This is my last day in Kyoto and tomorrow I am traveling to Tokyo starting the fifth chapter of my summer diaries. One of the very impressive shrines here in Kyoto is the Fushimi Inari-taisha that you should not miss. Thus, despite the less than optimal conditions I went there today and was not disappointed.
In order to reach the inner shrine you have to travel up a path that is made up of thousands of torii (the orange gates). Each one of them has something written on them. Another very distinctive thing that you cannot miss is the foxes that you will find all over the place. As the shrine has been depicted in every possible way I decided to go for something different… leading to the picture from above. You can see that I was not the only one enjoying this slice of history.

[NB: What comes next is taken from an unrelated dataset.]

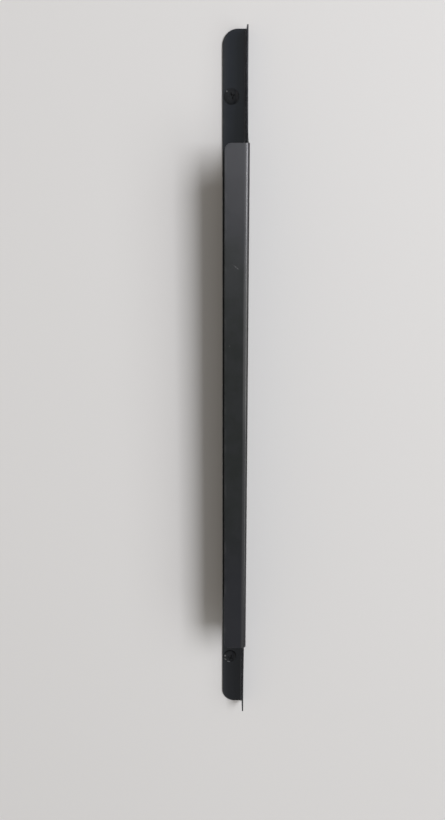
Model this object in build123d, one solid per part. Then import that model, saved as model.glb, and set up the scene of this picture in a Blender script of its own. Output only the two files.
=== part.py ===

Here is what wikipedia has to say.
Fushimi Inari Taisha (伏見稲荷大社?) is the head shrine of Inari, located in Fushimi-ku, Kyoto, Japan. The shrine sits at the base of a mountain also named Inari which is 233 metres above sea-level, and includes trails up the mountain to many smaller shrines.
Since in early Japan Inari was seen as the patron of business, each of the Torii is donated by a Japanese business. First and foremost though, Inari is the god of rice.
Merchants and manufacturers worship Inari for wealth. Donated torii lining footpaths are part of the scenic view.
Foxes (kitsune), regarded as the messengers, are often found in Inari shrines. One attribute is a key (for the rice granary) in their mouths.
The shrine draws several million worshipers over the Japanese New Year, 2.69 million for 3 days in 2006 reported by the police, the most in western Japan.